Si les autorités ont annoncé avoir ouvert des enquêtes sur de nombreux crimes, l’enquête estime qu’il y a tout lieu de craindre que celles-ci ne s’enlisent, comme l’ensemble des enquêtes portant sur des crimes de droit international pénal (crimes de guerre, crimes contre l’humanité, génocide) ayant été commis depuis 2012.

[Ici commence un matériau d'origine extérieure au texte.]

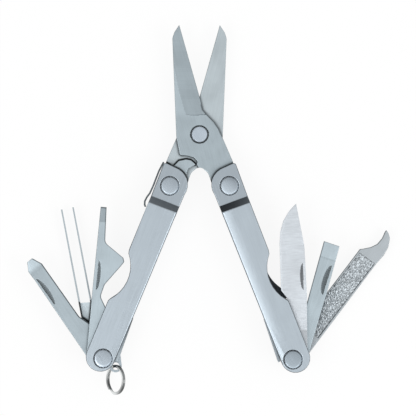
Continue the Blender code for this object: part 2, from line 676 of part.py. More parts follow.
def build():
    for obj in list(bpy.data.objects):
        bpy.data.objects.remove(obj)
    root = empty("multi_tool", None)
    add_scissors(root)
    left_upper, left_lower, left_splay = add_handle(root, LEFT)
    add_lever(left_upper, left_splay)
    leaf_layer = (FRONT_HALF[1] + 0.15, EAR_INNER[1] - LAYER_GAP)
    place("scissor_spring", prism(leaf_outline(), *leaf_layer), left_upper, SHADE_STEEL, 0.25)
    opener = bored_plate(opener_outline(), FRONT_TOOL, LEFT)
    add_tool("bottle_opener", opener, left_lower, LEFT, OPENER_SWING)
    phillips = bored_plate(phillips_outline(), MIDDLE_TOOL, LEFT)
    add_tool("phillips_driver", phillips, left_lower, LEFT, PHILLIPS_SWING)
    add_tool("tweezers", tweezers_mesh(LEFT), left_lower, LEFT, TWEEZERS_SWING)
    web_top = TWEEZERS_LOW + TWEEZERS_SHEET
    add_spacer("left_lower_washer", left_lower, web_top, TWEEZERS_LAYER[1])
    add_spacer("left_lower_spacer", left_lower, TWEEZERS_LAYER[1], MIDDLE_TOOL[0])
    add_key_ring(left_lower, left_splay)
    _, right_lower, _ = add_handle(root, RIGHT)
    knife = bored_plate(knife_outline(), FRONT_TOOL, RIGHT)
    add_tool("knife_blade", knife, right_lower, RIGHT, KNIFE_SWING, roughness=0.2)
    driver = bored_plate(driver_outline(), MIDDLE_TOOL, RIGHT)
    add_tool("flat_driver", driver, right_lower, RIGHT, DRIVER_SWING)
    file_plate = bored_plate(file_outline(), FILE_LAYER, RIGHT)
    add_tool("nail_file", file_plate, right_lower, RIGHT, FILE_SWING, SHADE_STEEL, 0.5)
    add_spacer("right_lower_washer", right_lower, WALL, FILE_LAYER[0])
    add_spacer("right_lower_spacer", right_lower, FILE_LAYER[1], MIDDLE_TOOL[0])
    centre_on_table(root)


build()
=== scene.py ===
# %% [markdown]
# # A keychain multi tool, finished part by part
# The tool lies open on its back: spring scissors between two folded-sheet handles, and three small
# tools fanned out of each handle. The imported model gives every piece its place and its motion. This
# lesson gives the pieces what a press, a grinding wheel and a polishing belt leave on them: eased
# edges, a bent spine, hollow-ground blades, nail nicks, grit on the file and knurled pin heads.
#
# Lengths are in metres, because the model is. Small ones are written as a number times MM.

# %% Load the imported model
import math

import bmesh
import bpy
import numpy as np
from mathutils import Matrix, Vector

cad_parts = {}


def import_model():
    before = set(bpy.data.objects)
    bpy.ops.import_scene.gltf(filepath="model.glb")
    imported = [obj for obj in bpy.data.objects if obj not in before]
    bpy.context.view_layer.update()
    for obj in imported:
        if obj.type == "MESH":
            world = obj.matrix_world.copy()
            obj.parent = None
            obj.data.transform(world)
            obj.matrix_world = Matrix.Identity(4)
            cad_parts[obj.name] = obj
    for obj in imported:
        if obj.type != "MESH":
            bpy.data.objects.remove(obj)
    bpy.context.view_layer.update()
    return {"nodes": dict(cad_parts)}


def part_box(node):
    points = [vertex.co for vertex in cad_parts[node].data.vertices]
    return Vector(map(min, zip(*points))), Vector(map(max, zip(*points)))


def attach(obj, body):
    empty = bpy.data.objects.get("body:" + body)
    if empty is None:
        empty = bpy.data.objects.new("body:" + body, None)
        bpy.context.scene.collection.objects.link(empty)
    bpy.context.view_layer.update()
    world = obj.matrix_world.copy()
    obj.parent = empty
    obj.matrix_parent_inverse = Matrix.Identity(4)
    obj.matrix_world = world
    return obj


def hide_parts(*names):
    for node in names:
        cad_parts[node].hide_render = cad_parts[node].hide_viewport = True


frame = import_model()
MM = 0.001

# %% [markdown]
# ## The camera
# A small flat tool shows best from straight above through a long lens, because every face is then
# seen square on. A 260 mm lens about 0.9 m above the faces does that, and it aims almost at the
# middle of the open tool. The camera comes first, because it judges every later choice.

# %% Camera straight above
def placed(name, data):
    """New object at the origin with the given data, in the scene."""
    thing = bpy.data.objects.new(name, data)
    bpy.context.scene.collection.objects.link(thing)
    return thing


VIEW_WIDTH = 124.6 * MM
VIEW_MIDDLE = (-0.34 * MM, 0.56 * MM)
FACE_HEIGHT = 9.0 * MM
LENS = 260.0
SENSOR = 36.0
lens = bpy.data.cameras.new("camera")
lens.lens = LENS
lens.sensor_width = SENSOR
lens.clip_start = 0.01
lens.clip_end = 50.0
camera = placed("camera", lens)
camera.location = (*VIEW_MIDDLE, FACE_HEIGHT + VIEW_WIDTH * LENS / SENSOR)
bpy.context.scene.camera = camera
print("camera height in mm", round(camera.location.z / MM, 1))

# %% [markdown]
# ## Light and floor
# Bare steel has hardly any colour of its own: it shows the room. The flat faces look straight up, so
# the top of the sky is an even pale grey. Bends, bevels and steps look lower down, where a darker sky
# draws the thin dark lines along them. It is darkest on one side, so that the two handles don't look
# alike. A pale band at the horizon stands for white walls, and lets the floor end without an edge.
# Two soft lamps give the bends their bright lines and the tool its faint shadow.

# %% Helpers for shader nodes
def node_input(tree, node, socket, value):
    """Links an output into a socket, or sets the socket to a plain value."""
    if isinstance(value, bpy.types.NodeSocket):
        tree.links.new(value, node.inputs[socket])
    else:
        node.inputs[socket].default_value = value


def add_node(tree, kind, settings=None, **inputs):
    """New shader node: settings are its own fields, and inputs are its sockets by name."""
    node = tree.nodes.new(kind)
    for key, value in (settings or {}).items():
        setattr(node, key, value)
    for key, value in inputs.items():
        node_input(tree, node, key.replace("_", " "), value)
    return node


def ramp(tree, factor, stops):
    """Grey that follows (position, value) stops, straight from one stop to the next."""
    node = add_node(tree, "ShaderNodeValToRGB", Fac=factor)
    band = node.color_ramp
    while len(band.elements) < len(stops):
        band.elements.new(0.5)
    for element, (position, value) in zip(band.elements, stops):
        element.position = position
        element.color = (value, value, value, 1.0)
    return node.outputs["Color"]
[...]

Lutte contre l’impunité, seule voie de sortie de cette crise

L’enquête de la FIDH estime qu’une sortie du conflit est plus que jamais conditionnée à la volonté du gouvernement malien de transition de faire de la protection des populations civiles et de la lutte contre l’impunité ses priorités. ‘’Les difficultés rencontrées dans la lutte contre l’impunité, qu’elles soient d’ordre sécuritaire, juridique ou administratif, ne pourront être dépassées sans une volonté politique ferme du gouvernement de transition et un accompagnement technique et financier de la communauté internationale. À mesure que l’impunité perdure au Mali, l’idée que la violence soit la seule forme de justice possible s’ancre dans les mentalités, alimentant ainsi la défiance des populations vis-à-vis de l’État, la fragmentation communautaire et la milicianisation des populations civiles. L’impasse dans laquelle se trouve le pays après une décennie de conflit est en train de s’étendre au Burkina Faso voisin et menace les pays du Golfe de Guinée. La mobilisation des gouvernements sahéliens doit être générale. Il y a urgence : chaque jour, huit civils sont tués au Sahel central’’.

Selon la Mission des Nations Unies pour la stabilisation au Mali (Minusma), au cours du premier semestre 2022, le nombre total de victimes de violations et abus des droits humains par toutes les parties au conflit (groupes djihadistes, groupes d’autodéfense et forces de défense et de sécurité) a augmenté de 35 % par rapport au dernier semestre 2021, passant ainsi de 948 victimes de violations et abus des droits humains à 1279 entre janvier et juin 20227. La majorité des victimes recensées se trouvent dans le centre du pays.